__Directions__. Search the records for "axis". Copy every line where it appears.

[Records that describe objects]
··········

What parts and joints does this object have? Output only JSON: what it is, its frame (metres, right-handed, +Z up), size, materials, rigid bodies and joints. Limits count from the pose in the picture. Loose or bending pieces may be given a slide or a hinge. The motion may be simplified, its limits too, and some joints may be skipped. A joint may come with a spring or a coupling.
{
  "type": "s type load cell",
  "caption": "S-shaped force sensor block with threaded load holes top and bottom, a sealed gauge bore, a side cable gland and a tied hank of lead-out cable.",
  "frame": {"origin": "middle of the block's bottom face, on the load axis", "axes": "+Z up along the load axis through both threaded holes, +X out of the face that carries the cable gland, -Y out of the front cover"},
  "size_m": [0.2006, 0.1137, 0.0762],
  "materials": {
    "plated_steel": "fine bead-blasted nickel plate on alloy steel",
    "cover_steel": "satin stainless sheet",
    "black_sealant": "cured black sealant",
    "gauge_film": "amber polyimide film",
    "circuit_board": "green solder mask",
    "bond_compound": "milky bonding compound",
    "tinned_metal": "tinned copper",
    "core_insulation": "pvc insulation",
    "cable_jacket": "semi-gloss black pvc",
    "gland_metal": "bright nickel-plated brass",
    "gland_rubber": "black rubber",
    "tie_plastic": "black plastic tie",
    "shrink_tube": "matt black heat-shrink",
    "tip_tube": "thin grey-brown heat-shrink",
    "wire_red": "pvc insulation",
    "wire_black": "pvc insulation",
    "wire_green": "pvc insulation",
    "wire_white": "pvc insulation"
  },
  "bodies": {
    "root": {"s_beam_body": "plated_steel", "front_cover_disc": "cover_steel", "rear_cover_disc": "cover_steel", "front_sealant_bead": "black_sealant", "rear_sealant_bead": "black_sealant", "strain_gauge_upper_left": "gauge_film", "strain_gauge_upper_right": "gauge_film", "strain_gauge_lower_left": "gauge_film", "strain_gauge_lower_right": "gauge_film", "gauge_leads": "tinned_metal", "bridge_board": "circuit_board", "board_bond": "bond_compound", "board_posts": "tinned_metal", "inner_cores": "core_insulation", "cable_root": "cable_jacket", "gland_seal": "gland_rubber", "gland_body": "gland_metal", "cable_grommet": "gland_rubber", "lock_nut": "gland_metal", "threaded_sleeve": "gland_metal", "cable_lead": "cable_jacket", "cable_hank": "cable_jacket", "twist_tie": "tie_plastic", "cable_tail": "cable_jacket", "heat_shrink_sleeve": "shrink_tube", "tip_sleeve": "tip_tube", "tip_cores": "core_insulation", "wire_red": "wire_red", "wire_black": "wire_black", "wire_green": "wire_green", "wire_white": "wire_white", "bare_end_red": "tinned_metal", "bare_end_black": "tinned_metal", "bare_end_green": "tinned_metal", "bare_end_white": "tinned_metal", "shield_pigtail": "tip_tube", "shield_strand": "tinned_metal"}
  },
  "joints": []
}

··········

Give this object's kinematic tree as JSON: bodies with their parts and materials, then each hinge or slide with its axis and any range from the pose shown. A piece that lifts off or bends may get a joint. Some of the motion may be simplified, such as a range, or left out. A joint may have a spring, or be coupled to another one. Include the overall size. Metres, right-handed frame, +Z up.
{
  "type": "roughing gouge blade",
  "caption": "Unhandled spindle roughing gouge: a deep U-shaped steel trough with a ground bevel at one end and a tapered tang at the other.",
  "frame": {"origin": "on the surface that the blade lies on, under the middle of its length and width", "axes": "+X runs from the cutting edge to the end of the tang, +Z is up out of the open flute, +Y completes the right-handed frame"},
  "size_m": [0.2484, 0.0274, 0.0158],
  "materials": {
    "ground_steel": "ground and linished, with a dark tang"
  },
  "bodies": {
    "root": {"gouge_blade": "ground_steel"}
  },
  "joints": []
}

··········

__Answer for the task__.
  "frame": {"origin": "middle of the block's bottom face, on the load axis", "axes": "+Z up along the load axis through both threaded holes, +X out of the face that carries the cable gland, -Y out of the front cover"},
Give this object's kinematic tree as JSON: bodies with their parts and materials, then each hinge or slide with its axis and any range from the pose shown. A piece that lifts off or bends may get a joint. Some of the motion may be simplified, such as a range, or left out. A joint may have a spring, or be coupled to another one. Include the overall size. Metres, right-handed frame, +Z up.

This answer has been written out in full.